Valente and Wellekens (2004) and Constantinopoulos et al. (2006) both implement VB on a feature saliency GMM. Valente and Wellekens treat all model parameters as random variables and assign them prior distributions, while Constantinopoulos, Titsias, and Likas only treat some of the model parameters as random variables. Both studies conclude that the VB approach outperforms the MML approach proposed in Law et al. (2002, 2004).

Li et al. (2009) propose a localized feature saliency model which assumes that the relevance of each feature is dependent upon the cluster. A matrix S represents the feature relevance where $s_{il}=1$ indicates that the lth feature is associated with the ith cluster, and $s_{il}=0$ otherwise. The feature saliency can now be interpreted as $\rho _{il} = P(s_{il}=1)$, and the likelihood is rewritten as

$$\begin{aligned} P(Y|\varLambda ) = \sum _{i=1}^I \pi _i \prod _{l=1}^L ( \rho _{il} p(y_l|\theta _{il}) + (1-\rho _{il}) q(y_l|\lambda _{il})). \end{aligned}$$

(58)

VB approximation is used to estimate posterior distributions for model parameters.
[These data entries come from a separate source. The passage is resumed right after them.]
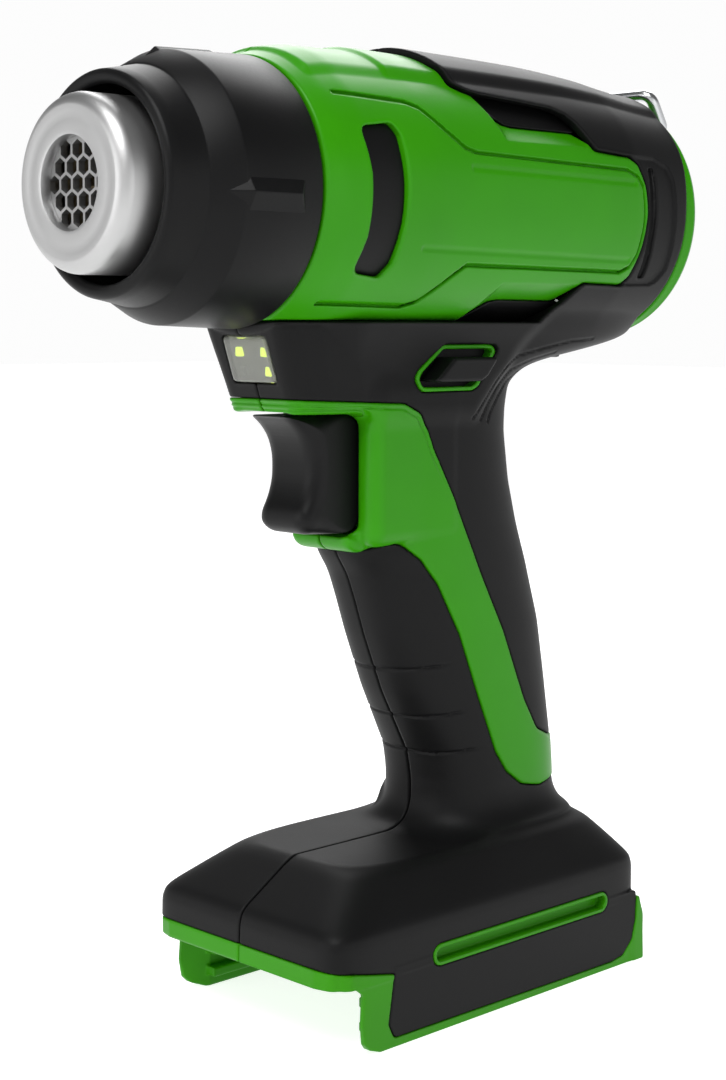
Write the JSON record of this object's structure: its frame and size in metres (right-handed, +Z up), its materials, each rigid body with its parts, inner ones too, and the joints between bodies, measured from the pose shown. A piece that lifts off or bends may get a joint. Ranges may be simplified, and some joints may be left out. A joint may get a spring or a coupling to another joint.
{
  "type": "cordless heat gun",
  "caption": "Cordless pistol-grip heat gun without its battery: steel nozzle, black collar, green barrel, sprung trigger, lock-off button, work light and folding wire hook.",
  "frame": {"origin": "centre of the nozzle's flat face, on the barrel axis", "axes": "+X along the barrel axis, from the outlet to the rear intake; hot air leaves towards -X; +Z up, from the foot to the barrel; +Y across the tool, so the side the picture shows is -Y"},
  "size_m": [0.2056, 0.074, 0.2502],
  "materials": {
    "green_shell": "satin",
    "black_overmould": "matte",
    "black_plastic": "satin",
    "steel_nozzle": "satin",
    "steel_wire": "satin",
    "mica": "matte",
    "heating_wire": "matte",
    "ceramic": "matte",
    "brass": "satin",
    "white_plastic": "satin",
    "armature": "satin",
    "magnet": "matte",
    "lens": "gloss",
    "circuit_board": "satin",
    "wire_red": "satin",
    "wire_black": "satin"
  },
  "bodies": {
    "body": {"housing_left": "green_shell", "housing_right": "green_shell", "grip_left": "black_overmould", "grip_right": "black_overmould", "side_strip_left": "green_shell", "side_strip_right": "green_shell", "side_panels": "black_overmould", "front_collar": "black_plastic", "nozzle": "steel_nozzle", "nozzle_grille": "steel_nozzle", "heater_shield": "steel_nozzle", "mica_sleeve": "mica", "mica_former": "mica", "heating_coil": "heating_wire", "thermal_cutout": "brass", "heater_flange": "ceramic", "air_guide": "black_plastic", "motor_can": "steel_wire", "motor_magnets": "magnet", "motor_bushes": "brass", "motor_mount": "black_plastic", "rear_ring": "green_shell", "intake_grille": "black_plastic", "side_vents": "black_plastic", "window_panels": "black_plastic", "led_lens": "lens", "led_board": "circuit_board", "trigger_spring": "steel_wire", "switch_module": "black_plastic", "lock_rings": "green_shell", "control_board": "circuit_board", "foot": "green_shell", "slot_trims": "green_shell", "terminal_block": "black_plastic", "terminals": "brass", "housing_screws": "steel_wire", "ring_screws": "steel_wire", "motor_leads": "wire_red", "battery_leads": "wire_black"},
    "trigger": {"trigger": "black_plastic"},
    "lock": {"lock_button": "black_plastic"},
    "hook": {"wire_hook": "steel_wire"},
    "rotor": {"fan_impeller": "white_plastic", "motor_shaft": "steel_wire", "motor_armature": "armature"}
  },
  "joints": [
    {"name": "trigger_slide", "type": "slide", "parent": "body", "child": "trigger", "axis": [1, 0, 0], "range_m": [0, 0.0065], "stiffness_N_per_m": 600, "springref_m": -0.004, "deforming": ["trigger_spring"]},
    {"name": "lock_slide", "type": "slide", "parent": "body", "child": "lock", "axis": [0, 1, 0], "range_m": [0, 0.004], "stiffness_N_per_m": 300, "springref_m": -0.003},
    {"name": "hook_hinge", "type": "hinge", "parent": "body", "child": "hook", "pos_m": [0.2025, 0, 0.025], "axis": [0, 1, 0], "range_deg": [0, 180]},
    {"name": "fan_spin", "type": "hinge", "parent": "body", "child": "rotor", "pos_m": [0.116, 0, 0], "axis": [1, 0, 0], "continuous": true}
  ]
}
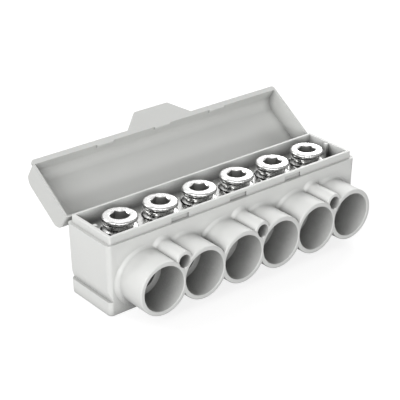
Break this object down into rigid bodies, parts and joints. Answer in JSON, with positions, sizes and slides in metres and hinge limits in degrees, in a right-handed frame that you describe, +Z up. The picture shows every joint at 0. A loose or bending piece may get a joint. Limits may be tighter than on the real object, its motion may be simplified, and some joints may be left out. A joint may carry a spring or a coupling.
{
  "type": "distribution block",
  "caption": "Cable distribution block: moulded housing with a row of cable tubes, a common terminal bar with hexagon-socket clamp screws and a hinged snap lid.",
  "frame": {"origin": "centre of the housing's flat base, under the middle of the row", "axes": "+X along the row of ways, -Y out of the cable tubes, +Z up"},
  "size_m": [0.1446, 0.0824, 0.0582],
  "materials": {
    "housing_plastic": "fine satin moulded",
    "lid_plastic": "fine satin moulded",
    "bar_metal": "tinned, satin",
    "screw_metal": "bright plated"
  },
  "bodies": {
    "base": {"housing": "housing_plastic", "terminal_bar": "bar_metal", "film_hinge": "lid_plastic"},
    "lid": {"lid": "lid_plastic"},
    "screw_1": {"clamp_screw_1": "screw_metal"},
    "screw_2": {"clamp_screw_2": "screw_metal"},
    "screw_3": {"clamp_screw_3": "screw_metal"},
    "screw_4": {"clamp_screw_4": "screw_metal"},
    "screw_5": {"clamp_screw_5": "screw_metal"},
    "screw_6": {"clamp_screw_6": "screw_metal"}
  },
  "joints": [
    {"name": "lid_hinge", "type": "hinge", "parent": "base", "child": "lid", "pos_m": [0, 0.0159, 0.0352], "axis": [1, 0, 0], "range_deg": [-33.2, 146.8], "deforming": ["film_hinge"]},
    {"name": "screw_1_drive", "type": "slide", "parent": "base", "child": "screw_1", "axis": [0, 0, 1], "range_m": [-0.015, 0.004]},
    {"name": "screw_2_drive", "type": "slide", "parent": "base", "child": "screw_2", "axis": [0, 0, 1], "range_m": [-0.015, 0.004]},
    {"name": "screw_3_drive", "type": "slide", "parent": "base", "child": "screw_3", "axis": [0, 0, 1], "range_m": [-0.015, 0.004]},
    {"name": "screw_4_drive", "type": "slide", "parent": "base", "child": "screw_4", "axis": [0, 0, 1], "range_m": [-0.015, 0.004]},
    {"name": "screw_5_drive", "type": "slide", "parent": "base", "child": "screw_5", "axis": [0, 0, 1], "range_m": [-0.015, 0.004]},
    {"name": "screw_6_drive", "type": "slide", "parent": "base", "child": "screw_6", "axis": [0, 0, 1], "range_m": [-0.015, 0.004]}
  ]
}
The numerical experiments demonstrate that the localized feature selection method outperforms the global method proposed in Constantinopoulos et al. (2006).

Expectation propagation (EP) is another Bayesian inference technique that Chang et al. 2005 apply to a feature saliency GMM model for feature selection. EP is an extension of assumed density filtering (ADF) (Minka 2001), a sequential method for estimating posterior distributions. In a general ADF formulation, let $Y = \{y_1,y_2, \ldots ,y_N\}$ represent the observed data and $\varLambda $ represent the parameters for the model that generated the data. The joint distribution of Y and $\varLambda $ is given by $P(Y,\varLambda ) = P(\varLambda ) \prod _{n=1}^Np(y_n|\varLambda )$. ADF assumes that the joint distribution can be factored into simple terms denoted by $t_n(\varLambda )$. The objective of ADF is to estimate the approximating distribution $q(\varLambda |h)$, where h is the set of hyperparameters. EP is an extension of ADF that incorporates iterative refinements of the approximating distribution. More specifically, EP starts by estimating $t_n(\varLambda )$ by $\tilde{t}_n$ and iteratively updating the hyperparameters until convergence. Given $\tilde{t}_n$, the approximate posterior can be written as

$$\begin{aligned} q^{new}(\varLambda |h^{new}) = \frac{\prod _n \tilde{t}_n(\varLambda )}{\int _{\varLambda '} \prod _n \tilde{t}_n(\varLambda ') d\varLambda '}. \end{aligned}$$

(59)

Let $q^{\backslash i}(\varLambda |h^{\backslash i})$ represent the approximate posterior without the ith observation

$$\begin{aligned} q^{\backslash i}(\varLambda |h^{\backslash i}) \propto \frac{q^{new}(\varLambda |h^{new})}{\tilde{t}_n(\varLambda )}. \end{aligned}$$

(60)

The contribution of the ith distribution is incorporated into the posterior distribution through

$$\begin{aligned} \hat{p}(\varLambda ) = \frac{\tilde{t}_n(\varLambda ) q^{\backslash i}(\varLambda |h^{\backslash i})}{\int _{\varLambda '} \tilde{t}_n(\varLambda ) q^{\backslash i}(\varLambda |h^{\backslash i}) d\varLambda '}. \end{aligned}$$

(61)

The approximate posterior $q^{\backslash i}(\varLambda |h^{\backslash i})$ is found by minimizing the KL divergence between $\hat{p}(\varLambda )$ and $q(\varLambda )$. The update for $\tilde{t}_n$ is

$$\begin{aligned} \tilde{t}_n = Z_n \frac{q^{new}(\varLambda |h^{new})}{q^{\backslash i}(\varLambda |h^{\backslash i})}, \end{aligned}$$

(62)

with $Z_n = \int _{\varLambda '} t_n(\varLambda ') q^{\backslash i}(\varLambda |h^{\backslash i}) d\varLambda '$. When EP is applied to the feature saliency GMM, Chang, Dasgupta, and Carin found that it outperformed the maximum likelihood formulation proposed in Law et al. (2004).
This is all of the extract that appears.